D’après Mohammed Youssef Abuganah, la priorité va à la reconstruction de la société. ‘Nous avons besoin de formation et d’éducation. Il ne faut pas chercher loin. Nos voisins la Tunisie et le Maroc sont des exemples, même sur le plan politique. Ils peuvent potentiellement nous apprendre davantage que les pays européens. Je regrette que ces pays n’aient pas encore pris l’initiative.’

Le maire de Zinten trouve que la maturité et la vision à long terme font défaut aux dirigeants politiques et militaires de la Libye. Il ne s’attend pas à y voir d’amélioration de sitôt. ‘Nous soutenons le gouvernement d’union nationale parce qu’il est le meilleur que nous ayons connu jusqu’à présent. Toutefois, il est impossible de prévoir l’évolution de la situation,’ déclare-t-il.

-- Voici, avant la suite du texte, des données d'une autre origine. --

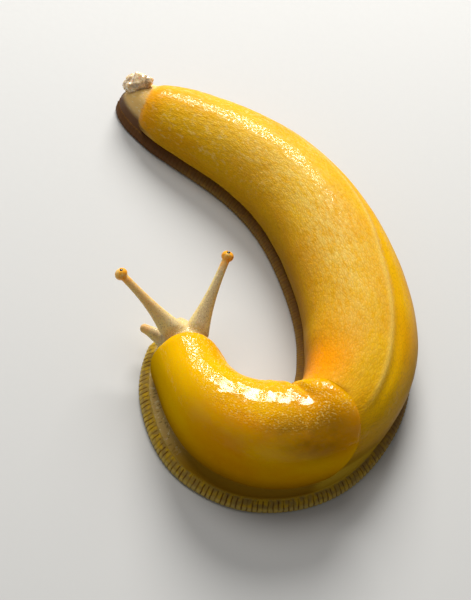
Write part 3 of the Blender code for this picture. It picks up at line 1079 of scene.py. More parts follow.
    def build(self) -> bpy.types.Object:
        """Builds the finished skin with the masks that its finish reads.

        Returns:
            The skin, in metres.
        """
        skin = self.join()
        shape = bmesh.new()
        shape.from_mesh(skin.data)
        bmesh.ops.remove_doubles(shape, verts=shape.verts, dist=self.weld_gap)
        back, foot, lobe = Flesh.BACK, Flesh.FOOT, Flesh.TAIL_LOBE
        tentacle_seams = [(Flesh.TENTACLE, other) for other in Flesh if other is not Flesh.TENTACLE]
        self.soften(shape, [(back, foot), (foot, lobe)], self.foot_fillet, 1)
        self.soften(shape, [(back, Flesh.MANTLE)], self.mantle_fillet, 1)
        self.soften(shape, [(back, lobe), (back, Flesh.LIPS)], self.end_fillet, 2)
        self.soften(shape, tentacle_seams, self.tentacle_fillet, self.tentacle_rounds)
        mapper = Mapper(self)
        shape.normal_update()
        layers = {name: shape.verts.layers.float.new(name) for name in MASKS}
        place_layer = shape.verts.layers.float_vector.new(PLACE_LAYER)
        for vertex in shape.verts:
            place = mapper.read(vertex)
            out = self.relief.height(place)
            if place.flesh is Flesh.MANTLE:
                out -= self.relief.pore(place, self.mantle)
            vertex.co += vertex.normal * out
            vertex.co.z = max(vertex.co.z, 0.0)
            vertex[place_layer] = Vector((place.station, place.across, place.height))
            for name, layer in layers.items():
                vertex[layer] = getattr(place, name)
        return settle(shape, skin)


@dataclass
class Place:
    """Where a point of the skin lies, and how much of each marking, painted shade and painted sheen it
    has.
    """

    station: float
    height: float
    across: float
    flesh: Flesh
    mantle_inside: float = 1.0
    open_back: float = 1.0
    grainy: float = 1.0
    # The darker tint low on the flanks, the darkening low on the fringe and tail, the shade by the
    # mantle's edges and the mantle's dark clouds are painted shade; the pale middle of the back, the
    # ridge's line and the tail's whitish flecks are painted sheen and highlights.
    flank: float = 0.0
    pale: float = 0.0
    orange: float = 0.0
    head: float = 0.0
    band: float = 0.0
    spots: float = 0.0
    fringe: float = 0.0
    groove: float = 0.0
    ribbed: float = 0.0
    rim: float = 0.0
    sole: float = 0.0
    dusk_shade: float = 0.0
    stalk: float = 0.0
    knob: float = 0.0
    core: float = 0.0
    lobe: float = 0.0
    shade: float = 0.0
    ridge: float = 0.0
    shade_patch: float = 0.0
    glint_mottles: float = 0.0
    yellow: float = 0.0


NOT_MASKS = ("station", "height", "across", "flesh", "mantle_inside", "open_back")
MASKS = tuple(part.name for part in fields(Place) if part.name not in NOT_MASKS)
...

’Trump apporte de l’optimisme à de nombreux Libyens.’

Pour sa part, Moustapha Elfetouri n’exclut pas une solution politique. ‘L’élection de Trump apporte de l’optimisme à de nombreux Libyens,’ relate-t-il. ‘Le nouveau président a une toute autre vision du rôle des USA à l’étranger. D’après Trump, l’intervention militaire en Libye était une erreur. En matière de lutte contre le terrorisme, il se situe sur la même longueur d’onde que la Russie. En ce moment, l’Égypte tente d’assurer la médiation entre Fayez el-Sarraj du gouvernement d’union nationale et le général Khalifa Haftar, l’homme fort de l’ouest du pays. Si Le Caire y parvient, il y a de grandes chances que la Libye sorte de la crise et que des élections soient organisées en 2018.  En revanche, si la crise politique n’est pas résolue en 2017, nous sommes repartis pour une très longue période d’instabilité,’ prévoit l’universitaire Moustapha Elfetouri.